Most people will remember, I think, when it was and how it was, they first became acquainted with the work of Machen. And in most cases, I believe, it will be a rather strong and vivid memory. Whether one was introduced to Machen by Cabell or Starrett or Van Vechten, or made the discovery for one’s self becomes a matter of some importance, at least to those who have come to know Machen and who regard him, as I do, as one of the greatest living writers in English literature. Yet it might seem that these personal recollections and this high regard, however deeply felt, are not quite reason enough for a book about such a man, nor significant enough to serve as an introduction to such a book.
Of course there are facts and figures. Many a book gets under way with an impressive array of figures, or with the clever juxtaposition of two facts which, by their very contrast, seem to promise an unrelenting interest and an unrelaxing grasp upon the reader, or it may start out with a simple statement of fact. Such figures as, for example, these: Arthur Machen’s works have appeared in anthologies which run to fabulous numbers of copies, and one of his stories has been published in an edition limited to two copies. Or a juxtaposition of facts, as for example: Arthur Machen has been praised by Oscar Wilde, the arbiter elegantiarum of the 1890’s, and by Walter Winchell, equally arbiter elegantiarum of the 1930’s.
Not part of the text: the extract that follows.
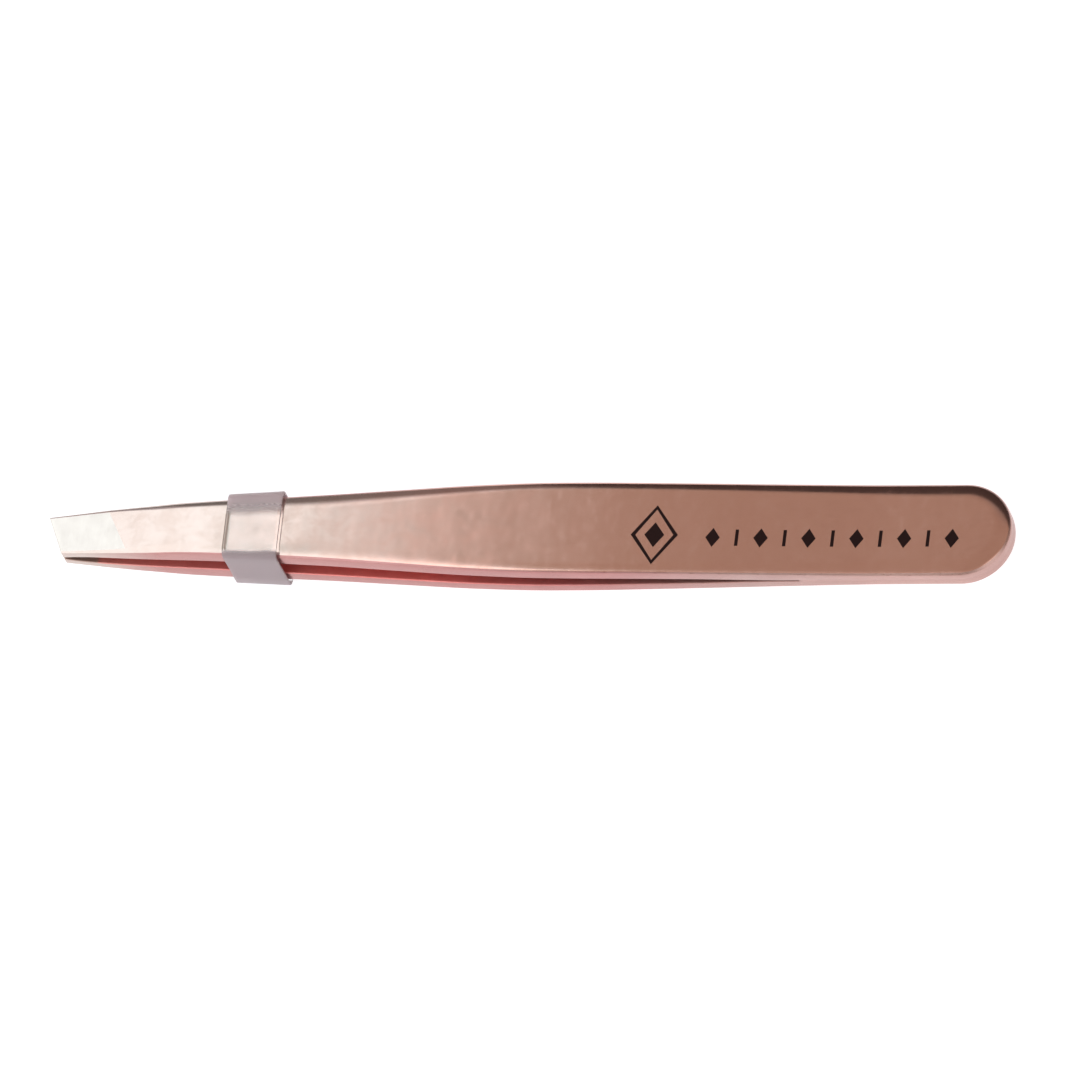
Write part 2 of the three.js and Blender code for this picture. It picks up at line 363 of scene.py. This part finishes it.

Or a simple statement of fact, supplied, stiffly and on crackly paper by the British Ministry of Information: “Arthur Machen, the Welsh novelist, was born in Caerleon-on-Usk in 1863.” His Majesty’s Ministry or representative thereof, concludes with the intelligence that further information may be found in a certain book which may be obtained from a certain publisher.
Be it said, then, and to the everlasting glory of His Majesty’s Ministry of Information, that Arthur Machen was born at Caerleon-on-Usk. And in the year 1863. A long time back.
2
Somerset Maugham once wrote something about the unhappy accidents of birth that often place a man amid scenes that must seem forever strange, and among men who must seem forever strangers. When such a person, after years of painful adolescence, dramatic conflict, moving tragedy and innumerable vicissitudes, finally arrives by some happy accident at some other spot upon this planet he feels, in the words of more than one sympathetic novelist, that he has “come home.” And then, presumably, the conflict and the tragedy and the vicissitudes begin all over again. In actual life writers, and artists of other sorts, are particularly susceptible to this form of cosmic accident—or at least many of them prefer to think so. It is, somehow, heartening to meet one who was pleased with the place of his birth.
“I shall always,” wrote Arthur Machen, “esteem it as the greatest piece of fortune that has fallen to me, that I was born in that noble, fallen Caerleon-on-Usk, in the heart of Gwent.... For the older I grow the more firmly am I convinced that anything which I may have accomplished in literature is due to the fact that when my eyes were first opened in earliest childhood they saw before them the vision of an enchanted land.”
There is no doubt that the simple fact that Arthur Machen was born in Caerleon-on-Usk has had a tremendous influence upon his style, his thinking, his writing, his philosophy and his life.
Caerleon-on-Usk, lying within the fabled land of Gwent and close to the Welsh border, would have fascinated Arthur Machen even if he had not been born there—just as it must fascinate everyone who has ever read Machen and anyone who ever will read him. “Little, white Caerleon,” he calls it, an island in the green meadows by the river, was once the headquarters of the Second Augustan Legion, one of the farthest outposts of the sprawling Roman Empire. The Romans originally called it Isca Silurum, evidently for its situation on the river Usk. Later Latin writers called it Urbs Legionem, a translation of the Welsh Caer-Leon.